▸ PROBLEM TO WORK ON:
Give back, exactly as it appears, the run of lines opening with the one containing "Write part 4" and closing with the one containing "the chunky ribbed". Nothing outside that run should appear.

▸ TASK INPUT:

-*-*-

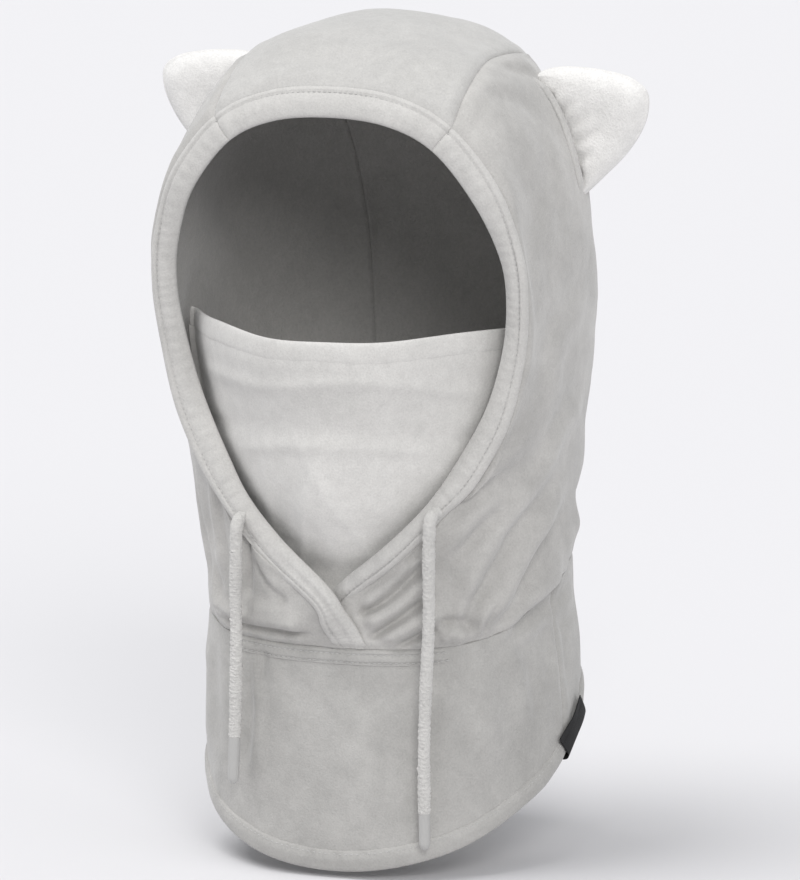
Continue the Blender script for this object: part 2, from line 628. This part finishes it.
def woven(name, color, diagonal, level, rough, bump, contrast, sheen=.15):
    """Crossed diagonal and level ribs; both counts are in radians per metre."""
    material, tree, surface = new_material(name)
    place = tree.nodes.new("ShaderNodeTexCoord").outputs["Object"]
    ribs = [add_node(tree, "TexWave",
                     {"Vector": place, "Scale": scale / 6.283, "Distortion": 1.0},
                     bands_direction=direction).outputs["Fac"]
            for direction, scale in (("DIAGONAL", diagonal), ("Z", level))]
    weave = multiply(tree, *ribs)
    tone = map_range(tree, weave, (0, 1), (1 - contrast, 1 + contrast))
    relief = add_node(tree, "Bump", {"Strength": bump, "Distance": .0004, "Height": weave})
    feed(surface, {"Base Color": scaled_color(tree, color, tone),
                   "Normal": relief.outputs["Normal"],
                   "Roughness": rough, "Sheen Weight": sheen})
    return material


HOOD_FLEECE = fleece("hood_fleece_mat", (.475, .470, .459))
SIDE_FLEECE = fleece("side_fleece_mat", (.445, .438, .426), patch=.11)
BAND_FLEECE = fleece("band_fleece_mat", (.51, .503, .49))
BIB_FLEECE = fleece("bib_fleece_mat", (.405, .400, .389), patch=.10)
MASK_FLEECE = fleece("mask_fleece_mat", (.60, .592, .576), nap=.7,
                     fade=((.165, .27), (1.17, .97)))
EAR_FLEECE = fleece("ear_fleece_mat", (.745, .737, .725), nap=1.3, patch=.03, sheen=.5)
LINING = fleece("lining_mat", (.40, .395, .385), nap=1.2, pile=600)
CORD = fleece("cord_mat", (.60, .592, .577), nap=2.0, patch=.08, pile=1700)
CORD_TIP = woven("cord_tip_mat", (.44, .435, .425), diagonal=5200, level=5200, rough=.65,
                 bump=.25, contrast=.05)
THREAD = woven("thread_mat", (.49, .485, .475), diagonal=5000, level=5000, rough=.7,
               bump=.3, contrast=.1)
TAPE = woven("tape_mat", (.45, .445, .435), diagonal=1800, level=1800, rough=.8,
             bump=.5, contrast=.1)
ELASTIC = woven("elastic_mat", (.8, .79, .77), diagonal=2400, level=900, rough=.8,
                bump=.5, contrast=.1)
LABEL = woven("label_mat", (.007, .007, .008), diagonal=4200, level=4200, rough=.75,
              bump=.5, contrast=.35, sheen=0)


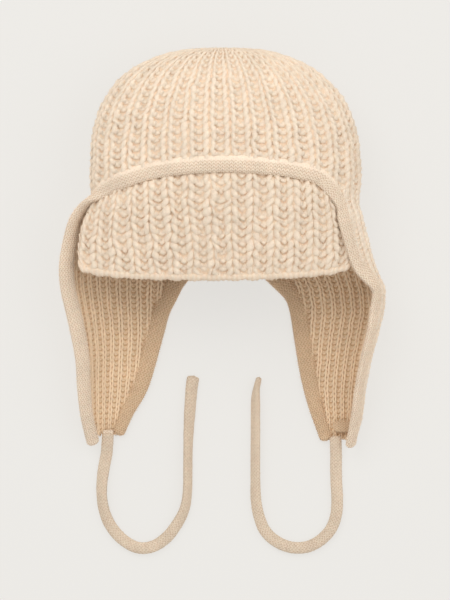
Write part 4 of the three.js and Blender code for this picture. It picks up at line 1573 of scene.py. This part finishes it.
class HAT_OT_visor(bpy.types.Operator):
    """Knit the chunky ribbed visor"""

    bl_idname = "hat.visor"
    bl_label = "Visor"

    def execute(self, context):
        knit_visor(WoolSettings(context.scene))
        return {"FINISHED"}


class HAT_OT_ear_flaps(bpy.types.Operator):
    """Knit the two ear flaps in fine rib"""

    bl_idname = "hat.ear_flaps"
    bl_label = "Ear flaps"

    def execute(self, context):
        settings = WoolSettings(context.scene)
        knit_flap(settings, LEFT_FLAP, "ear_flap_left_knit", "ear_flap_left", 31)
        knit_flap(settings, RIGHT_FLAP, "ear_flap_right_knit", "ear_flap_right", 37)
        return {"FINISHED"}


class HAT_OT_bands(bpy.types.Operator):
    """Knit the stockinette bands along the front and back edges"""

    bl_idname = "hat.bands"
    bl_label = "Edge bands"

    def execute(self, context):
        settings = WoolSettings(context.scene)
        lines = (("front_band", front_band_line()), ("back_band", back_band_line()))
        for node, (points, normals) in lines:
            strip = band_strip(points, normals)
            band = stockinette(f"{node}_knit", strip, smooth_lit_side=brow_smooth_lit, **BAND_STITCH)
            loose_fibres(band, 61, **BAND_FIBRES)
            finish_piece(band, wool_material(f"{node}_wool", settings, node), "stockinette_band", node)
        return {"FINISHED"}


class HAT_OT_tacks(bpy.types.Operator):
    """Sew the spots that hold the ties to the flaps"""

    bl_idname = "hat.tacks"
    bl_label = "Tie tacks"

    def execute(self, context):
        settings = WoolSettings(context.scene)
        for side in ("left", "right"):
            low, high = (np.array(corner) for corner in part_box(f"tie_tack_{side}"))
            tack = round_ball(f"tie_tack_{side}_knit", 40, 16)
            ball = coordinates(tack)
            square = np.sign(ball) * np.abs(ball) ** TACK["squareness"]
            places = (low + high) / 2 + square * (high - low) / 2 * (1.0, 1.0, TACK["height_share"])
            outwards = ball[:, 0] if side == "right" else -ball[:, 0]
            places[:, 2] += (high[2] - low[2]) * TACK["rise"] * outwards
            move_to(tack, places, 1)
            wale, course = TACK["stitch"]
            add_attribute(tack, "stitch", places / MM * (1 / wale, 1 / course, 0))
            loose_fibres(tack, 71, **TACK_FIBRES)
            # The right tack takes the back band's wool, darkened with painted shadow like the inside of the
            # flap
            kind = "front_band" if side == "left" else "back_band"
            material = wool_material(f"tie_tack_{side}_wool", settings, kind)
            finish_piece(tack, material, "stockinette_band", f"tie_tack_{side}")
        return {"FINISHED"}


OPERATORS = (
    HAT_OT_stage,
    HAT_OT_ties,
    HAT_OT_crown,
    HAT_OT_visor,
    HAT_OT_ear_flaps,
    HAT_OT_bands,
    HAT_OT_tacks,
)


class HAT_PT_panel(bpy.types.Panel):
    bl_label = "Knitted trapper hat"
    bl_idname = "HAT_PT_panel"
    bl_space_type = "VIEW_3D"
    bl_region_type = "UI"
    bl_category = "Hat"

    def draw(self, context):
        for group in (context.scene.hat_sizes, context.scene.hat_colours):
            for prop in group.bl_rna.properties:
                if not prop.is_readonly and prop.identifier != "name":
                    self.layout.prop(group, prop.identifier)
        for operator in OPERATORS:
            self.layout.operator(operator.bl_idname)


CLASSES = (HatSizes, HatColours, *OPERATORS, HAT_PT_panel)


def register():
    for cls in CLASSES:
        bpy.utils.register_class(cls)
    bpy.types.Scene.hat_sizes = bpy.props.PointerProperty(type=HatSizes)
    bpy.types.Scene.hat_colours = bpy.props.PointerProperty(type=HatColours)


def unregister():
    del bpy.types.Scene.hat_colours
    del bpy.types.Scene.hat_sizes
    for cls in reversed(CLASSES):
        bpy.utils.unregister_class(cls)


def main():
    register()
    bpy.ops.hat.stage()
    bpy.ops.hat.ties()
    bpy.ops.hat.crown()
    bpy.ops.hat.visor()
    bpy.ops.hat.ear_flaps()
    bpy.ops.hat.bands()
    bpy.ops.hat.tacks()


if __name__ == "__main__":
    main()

-*-*-

▸ FINAL RESULT:
Write part 4 of the three.js and Blender code for this picture. It picks up at line 1573 of scene.py. This part finishes it.
class HAT_OT_visor(bpy.types.Operator):
    """Knit the chunky ribbed visor"""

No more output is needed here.